* [WRITTEN REQUEST]: Copy out precisely the lines beginning at the line that contains "place_switch(Part.Vertex(pivot_x(), 0, rocker_offset)).Point" and ending at the line that contains "in imported if", including both.
* begin DATASET CONTENT *
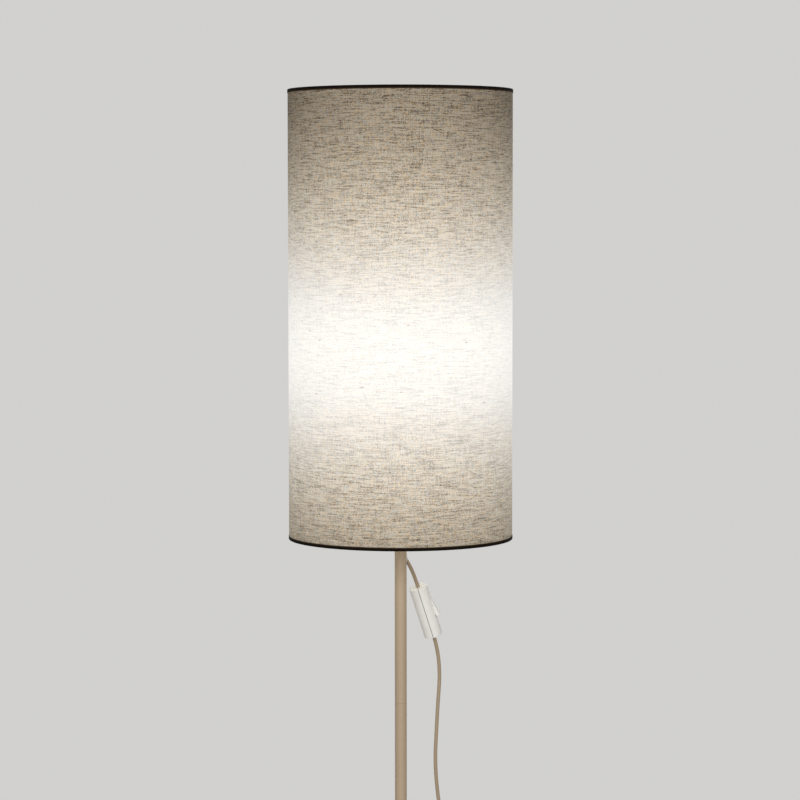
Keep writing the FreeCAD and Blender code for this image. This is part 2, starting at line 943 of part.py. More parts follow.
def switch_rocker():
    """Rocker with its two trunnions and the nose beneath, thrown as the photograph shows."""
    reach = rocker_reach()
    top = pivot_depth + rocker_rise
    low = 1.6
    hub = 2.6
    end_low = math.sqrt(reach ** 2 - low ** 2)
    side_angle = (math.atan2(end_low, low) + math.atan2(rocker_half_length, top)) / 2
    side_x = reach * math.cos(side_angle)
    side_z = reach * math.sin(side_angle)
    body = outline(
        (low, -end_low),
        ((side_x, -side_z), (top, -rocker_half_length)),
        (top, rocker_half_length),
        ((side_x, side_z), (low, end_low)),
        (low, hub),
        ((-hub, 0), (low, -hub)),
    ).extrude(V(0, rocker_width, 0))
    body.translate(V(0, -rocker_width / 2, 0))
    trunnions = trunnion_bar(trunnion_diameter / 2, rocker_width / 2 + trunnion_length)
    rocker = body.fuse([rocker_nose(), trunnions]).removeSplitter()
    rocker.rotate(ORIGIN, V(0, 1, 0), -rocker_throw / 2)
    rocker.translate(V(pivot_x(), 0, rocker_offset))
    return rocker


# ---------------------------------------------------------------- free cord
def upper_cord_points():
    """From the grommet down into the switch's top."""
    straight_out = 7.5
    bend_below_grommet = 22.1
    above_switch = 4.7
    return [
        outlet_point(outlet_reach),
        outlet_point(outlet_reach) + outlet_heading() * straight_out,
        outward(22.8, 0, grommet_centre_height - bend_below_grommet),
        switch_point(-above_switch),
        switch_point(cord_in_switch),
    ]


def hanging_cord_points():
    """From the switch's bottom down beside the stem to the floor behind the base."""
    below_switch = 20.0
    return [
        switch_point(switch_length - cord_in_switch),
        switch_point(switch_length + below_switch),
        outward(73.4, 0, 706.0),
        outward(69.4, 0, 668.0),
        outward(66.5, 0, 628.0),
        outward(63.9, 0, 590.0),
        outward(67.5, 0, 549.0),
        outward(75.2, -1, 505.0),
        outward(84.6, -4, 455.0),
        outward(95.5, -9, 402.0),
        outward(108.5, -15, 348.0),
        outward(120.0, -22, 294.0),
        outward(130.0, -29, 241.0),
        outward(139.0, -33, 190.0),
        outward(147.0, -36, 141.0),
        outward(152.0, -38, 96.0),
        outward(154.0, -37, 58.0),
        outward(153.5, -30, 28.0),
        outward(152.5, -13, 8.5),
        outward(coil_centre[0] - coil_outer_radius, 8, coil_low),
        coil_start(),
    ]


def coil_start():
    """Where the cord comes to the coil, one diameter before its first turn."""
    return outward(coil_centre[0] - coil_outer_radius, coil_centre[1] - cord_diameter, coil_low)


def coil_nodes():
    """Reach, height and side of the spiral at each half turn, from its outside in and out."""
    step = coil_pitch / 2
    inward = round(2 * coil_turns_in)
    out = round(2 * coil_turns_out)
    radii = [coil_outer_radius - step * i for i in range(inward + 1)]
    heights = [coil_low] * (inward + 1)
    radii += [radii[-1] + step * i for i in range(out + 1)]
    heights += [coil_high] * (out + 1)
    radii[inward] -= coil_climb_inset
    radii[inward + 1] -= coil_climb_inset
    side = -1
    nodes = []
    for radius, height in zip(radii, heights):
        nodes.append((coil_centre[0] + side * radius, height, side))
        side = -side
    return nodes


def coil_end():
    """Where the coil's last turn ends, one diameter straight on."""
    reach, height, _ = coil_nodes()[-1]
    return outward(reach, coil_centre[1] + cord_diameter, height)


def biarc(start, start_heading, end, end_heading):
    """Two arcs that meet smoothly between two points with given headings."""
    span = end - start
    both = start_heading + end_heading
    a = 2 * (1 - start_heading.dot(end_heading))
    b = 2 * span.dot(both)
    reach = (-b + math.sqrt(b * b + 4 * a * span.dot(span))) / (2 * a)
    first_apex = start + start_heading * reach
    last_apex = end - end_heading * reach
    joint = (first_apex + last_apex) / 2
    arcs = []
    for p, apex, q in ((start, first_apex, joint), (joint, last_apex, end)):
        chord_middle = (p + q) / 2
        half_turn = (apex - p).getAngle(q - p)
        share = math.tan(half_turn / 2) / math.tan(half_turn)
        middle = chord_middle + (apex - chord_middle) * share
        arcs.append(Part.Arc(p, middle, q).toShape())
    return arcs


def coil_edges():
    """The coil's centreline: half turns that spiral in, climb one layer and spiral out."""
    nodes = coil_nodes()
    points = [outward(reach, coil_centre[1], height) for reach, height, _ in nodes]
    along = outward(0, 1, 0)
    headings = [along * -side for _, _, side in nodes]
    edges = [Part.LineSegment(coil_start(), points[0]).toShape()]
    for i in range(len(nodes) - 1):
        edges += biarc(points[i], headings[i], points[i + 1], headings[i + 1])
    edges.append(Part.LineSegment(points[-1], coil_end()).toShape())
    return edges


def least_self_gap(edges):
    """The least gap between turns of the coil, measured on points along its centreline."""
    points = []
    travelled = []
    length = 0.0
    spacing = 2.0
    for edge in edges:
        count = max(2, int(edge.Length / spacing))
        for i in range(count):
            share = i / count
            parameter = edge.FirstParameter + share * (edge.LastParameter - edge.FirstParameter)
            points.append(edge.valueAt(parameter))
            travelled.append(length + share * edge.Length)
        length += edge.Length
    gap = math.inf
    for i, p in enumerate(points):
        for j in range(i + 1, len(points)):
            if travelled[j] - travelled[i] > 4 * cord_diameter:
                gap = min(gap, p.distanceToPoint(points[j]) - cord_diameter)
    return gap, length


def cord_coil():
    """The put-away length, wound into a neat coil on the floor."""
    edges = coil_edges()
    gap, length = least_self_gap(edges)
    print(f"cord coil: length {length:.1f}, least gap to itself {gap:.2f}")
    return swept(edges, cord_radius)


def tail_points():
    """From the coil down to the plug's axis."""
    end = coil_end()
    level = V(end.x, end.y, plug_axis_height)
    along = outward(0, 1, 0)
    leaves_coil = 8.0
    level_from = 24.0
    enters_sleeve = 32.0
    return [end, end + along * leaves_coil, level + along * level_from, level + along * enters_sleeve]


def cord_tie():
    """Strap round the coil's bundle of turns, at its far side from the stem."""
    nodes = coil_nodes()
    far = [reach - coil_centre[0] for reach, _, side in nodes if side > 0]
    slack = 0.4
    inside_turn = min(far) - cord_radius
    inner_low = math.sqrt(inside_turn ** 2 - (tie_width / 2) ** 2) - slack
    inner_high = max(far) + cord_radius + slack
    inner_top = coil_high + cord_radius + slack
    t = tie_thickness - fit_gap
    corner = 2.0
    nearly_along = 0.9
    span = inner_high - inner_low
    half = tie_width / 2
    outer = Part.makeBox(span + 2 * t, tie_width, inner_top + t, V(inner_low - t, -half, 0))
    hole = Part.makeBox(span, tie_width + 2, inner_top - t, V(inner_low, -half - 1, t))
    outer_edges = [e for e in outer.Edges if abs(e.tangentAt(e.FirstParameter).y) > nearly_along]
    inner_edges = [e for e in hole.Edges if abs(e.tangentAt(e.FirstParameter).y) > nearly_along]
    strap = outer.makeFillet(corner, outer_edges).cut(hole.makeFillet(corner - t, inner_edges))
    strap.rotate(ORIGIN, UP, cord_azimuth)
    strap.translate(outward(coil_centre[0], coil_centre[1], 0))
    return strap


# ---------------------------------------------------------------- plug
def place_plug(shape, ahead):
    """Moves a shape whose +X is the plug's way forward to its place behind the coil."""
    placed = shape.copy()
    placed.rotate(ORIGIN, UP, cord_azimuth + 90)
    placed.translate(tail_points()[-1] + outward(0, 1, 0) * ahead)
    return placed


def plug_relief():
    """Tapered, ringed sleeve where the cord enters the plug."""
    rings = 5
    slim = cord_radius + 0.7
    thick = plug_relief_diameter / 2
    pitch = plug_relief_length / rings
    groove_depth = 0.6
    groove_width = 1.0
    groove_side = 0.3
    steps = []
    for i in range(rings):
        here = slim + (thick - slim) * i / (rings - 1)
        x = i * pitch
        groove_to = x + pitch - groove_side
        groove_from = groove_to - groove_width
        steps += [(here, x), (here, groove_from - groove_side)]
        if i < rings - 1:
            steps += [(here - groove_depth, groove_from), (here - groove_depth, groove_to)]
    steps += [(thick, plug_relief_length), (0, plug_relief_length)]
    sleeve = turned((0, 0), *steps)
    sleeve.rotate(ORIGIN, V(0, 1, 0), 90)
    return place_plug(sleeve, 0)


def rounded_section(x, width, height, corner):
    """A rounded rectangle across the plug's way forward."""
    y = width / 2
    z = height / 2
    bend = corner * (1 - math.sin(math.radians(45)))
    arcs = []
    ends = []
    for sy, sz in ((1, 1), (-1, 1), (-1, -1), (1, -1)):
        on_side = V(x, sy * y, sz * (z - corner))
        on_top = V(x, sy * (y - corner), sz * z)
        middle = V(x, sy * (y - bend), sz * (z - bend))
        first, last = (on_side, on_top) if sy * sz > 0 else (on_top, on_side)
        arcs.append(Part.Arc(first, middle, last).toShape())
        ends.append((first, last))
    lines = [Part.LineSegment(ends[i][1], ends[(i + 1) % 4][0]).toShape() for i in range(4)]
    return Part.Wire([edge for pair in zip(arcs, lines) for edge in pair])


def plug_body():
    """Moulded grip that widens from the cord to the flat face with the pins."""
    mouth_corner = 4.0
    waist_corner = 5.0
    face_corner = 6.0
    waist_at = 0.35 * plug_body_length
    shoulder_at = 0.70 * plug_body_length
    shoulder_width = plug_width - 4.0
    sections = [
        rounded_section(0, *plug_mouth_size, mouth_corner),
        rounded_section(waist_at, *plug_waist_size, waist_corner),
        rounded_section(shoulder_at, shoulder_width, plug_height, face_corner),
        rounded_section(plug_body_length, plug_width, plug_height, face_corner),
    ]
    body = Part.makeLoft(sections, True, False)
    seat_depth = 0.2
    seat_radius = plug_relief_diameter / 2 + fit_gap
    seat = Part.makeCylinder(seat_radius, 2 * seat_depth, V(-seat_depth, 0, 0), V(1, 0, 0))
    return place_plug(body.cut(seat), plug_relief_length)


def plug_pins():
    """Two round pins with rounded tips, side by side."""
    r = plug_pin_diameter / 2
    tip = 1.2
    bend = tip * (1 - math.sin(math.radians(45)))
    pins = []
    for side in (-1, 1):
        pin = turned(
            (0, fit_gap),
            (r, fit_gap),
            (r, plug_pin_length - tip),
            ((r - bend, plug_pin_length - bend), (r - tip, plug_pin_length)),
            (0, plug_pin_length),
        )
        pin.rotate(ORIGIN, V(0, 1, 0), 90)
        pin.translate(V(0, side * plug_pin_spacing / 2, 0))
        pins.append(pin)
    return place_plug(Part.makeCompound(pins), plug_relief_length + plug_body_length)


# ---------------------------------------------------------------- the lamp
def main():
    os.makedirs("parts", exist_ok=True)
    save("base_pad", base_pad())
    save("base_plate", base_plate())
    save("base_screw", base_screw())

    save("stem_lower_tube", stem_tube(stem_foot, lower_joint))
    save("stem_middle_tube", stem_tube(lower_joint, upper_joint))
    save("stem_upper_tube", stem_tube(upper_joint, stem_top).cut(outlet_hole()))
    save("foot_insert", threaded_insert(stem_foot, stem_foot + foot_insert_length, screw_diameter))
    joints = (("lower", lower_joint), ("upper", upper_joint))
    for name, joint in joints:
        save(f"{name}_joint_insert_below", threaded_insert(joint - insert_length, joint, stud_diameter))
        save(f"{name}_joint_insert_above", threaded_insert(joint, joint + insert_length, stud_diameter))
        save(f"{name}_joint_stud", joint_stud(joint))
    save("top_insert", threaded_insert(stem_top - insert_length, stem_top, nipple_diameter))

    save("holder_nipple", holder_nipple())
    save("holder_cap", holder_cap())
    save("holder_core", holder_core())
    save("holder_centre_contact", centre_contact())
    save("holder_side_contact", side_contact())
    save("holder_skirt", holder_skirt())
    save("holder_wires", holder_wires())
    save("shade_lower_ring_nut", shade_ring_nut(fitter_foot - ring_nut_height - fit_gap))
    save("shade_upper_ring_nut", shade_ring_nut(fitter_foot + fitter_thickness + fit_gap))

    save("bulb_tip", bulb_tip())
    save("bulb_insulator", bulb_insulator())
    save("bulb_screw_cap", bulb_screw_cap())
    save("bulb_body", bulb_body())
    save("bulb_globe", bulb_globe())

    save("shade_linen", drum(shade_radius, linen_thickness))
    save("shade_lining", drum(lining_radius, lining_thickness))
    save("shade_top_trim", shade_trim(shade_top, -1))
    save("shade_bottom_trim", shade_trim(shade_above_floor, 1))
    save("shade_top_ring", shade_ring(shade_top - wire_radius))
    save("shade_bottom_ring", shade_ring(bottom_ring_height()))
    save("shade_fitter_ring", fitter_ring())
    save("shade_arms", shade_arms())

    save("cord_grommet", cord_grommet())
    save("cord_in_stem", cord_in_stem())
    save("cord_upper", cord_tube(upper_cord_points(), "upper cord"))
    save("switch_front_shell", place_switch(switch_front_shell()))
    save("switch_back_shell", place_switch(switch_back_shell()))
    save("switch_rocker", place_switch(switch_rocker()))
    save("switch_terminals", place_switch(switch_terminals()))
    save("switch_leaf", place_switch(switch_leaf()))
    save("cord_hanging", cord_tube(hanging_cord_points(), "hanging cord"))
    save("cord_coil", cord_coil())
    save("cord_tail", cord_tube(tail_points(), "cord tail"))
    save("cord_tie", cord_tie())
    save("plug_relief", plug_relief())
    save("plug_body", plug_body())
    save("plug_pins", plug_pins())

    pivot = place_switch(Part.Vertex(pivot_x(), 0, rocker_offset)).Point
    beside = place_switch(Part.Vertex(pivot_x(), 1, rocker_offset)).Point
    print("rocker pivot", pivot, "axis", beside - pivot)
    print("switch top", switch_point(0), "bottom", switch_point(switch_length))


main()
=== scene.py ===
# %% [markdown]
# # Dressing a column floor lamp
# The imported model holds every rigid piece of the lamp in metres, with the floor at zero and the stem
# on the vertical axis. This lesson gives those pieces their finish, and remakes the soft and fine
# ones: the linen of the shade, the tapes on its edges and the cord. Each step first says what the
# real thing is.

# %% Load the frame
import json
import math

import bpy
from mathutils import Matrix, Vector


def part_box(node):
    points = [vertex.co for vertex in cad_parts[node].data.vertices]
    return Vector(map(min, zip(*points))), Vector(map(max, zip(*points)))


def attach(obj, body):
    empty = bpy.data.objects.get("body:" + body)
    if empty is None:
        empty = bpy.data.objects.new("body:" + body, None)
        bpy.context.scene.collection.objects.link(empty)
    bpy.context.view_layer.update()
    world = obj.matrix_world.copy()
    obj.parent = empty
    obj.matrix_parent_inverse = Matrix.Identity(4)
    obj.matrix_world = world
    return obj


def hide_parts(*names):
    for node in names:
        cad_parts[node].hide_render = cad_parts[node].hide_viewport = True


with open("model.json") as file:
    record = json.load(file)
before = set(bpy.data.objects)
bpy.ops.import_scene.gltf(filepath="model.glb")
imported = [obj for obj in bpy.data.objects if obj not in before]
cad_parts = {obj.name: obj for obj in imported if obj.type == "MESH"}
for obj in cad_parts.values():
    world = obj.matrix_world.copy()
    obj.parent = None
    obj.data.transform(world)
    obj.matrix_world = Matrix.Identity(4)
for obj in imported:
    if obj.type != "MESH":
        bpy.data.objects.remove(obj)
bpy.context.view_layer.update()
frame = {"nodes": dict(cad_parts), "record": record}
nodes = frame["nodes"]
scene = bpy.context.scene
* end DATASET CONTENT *
* [SOLUTION TO THE PROBLEM]:
    pivot = place_switch(Part.Vertex(pivot_x(), 0, rocker_offset)).Point
    beside = place_switch(Part.Vertex(pivot_x(), 1, rocker_offset)).Point
    print("rocker pivot", pivot, "axis", beside - pivot)
    print("switch top", switch_point(0), "bottom", switch_point(switch_length))


main()
=== scene.py ===
# %% [markdown]
# # Dressing a column floor lamp
# The imported model holds every rigid piece of the lamp in metres, with the floor at zero and the stem
# on the vertical axis. This lesson gives those pieces their finish, and remakes the soft and fine
# ones: the linen of the shade, the tapes on its edges and the cord. Each step first says what the
# real thing is.

# %% Load the frame
import json
import math

import bpy
from mathutils import Matrix, Vector


def part_box(node):
    points = [vertex.co for vertex in cad_parts[node].data.vertices]
    return Vector(map(min, zip(*points))), Vector(map(max, zip(*points)))


def attach(obj, body):
    empty = bpy.data.objects.get("body:" + body)
    if empty is None:
        empty = bpy.data.objects.new("body:" + body, None)
        bpy.context.scene.collection.objects.link(empty)
    bpy.context.view_layer.update()
    world = obj.matrix_world.copy()
    obj.parent = empty
    obj.matrix_parent_inverse = Matrix.Identity(4)
    obj.matrix_world = world
    return obj


def hide_parts(*names):
    for node in names:
        cad_parts[node].hide_render = cad_parts[node].hide_viewport = True


with open("model.json") as file:
    record = json.load(file)
before = set(bpy.data.objects)
bpy.ops.import_scene.gltf(filepath="model.glb")
imported = [obj for obj in bpy.data.objects if obj not in before]
cad_parts = {obj.name: obj for obj in imported if obj.type == "MESH"}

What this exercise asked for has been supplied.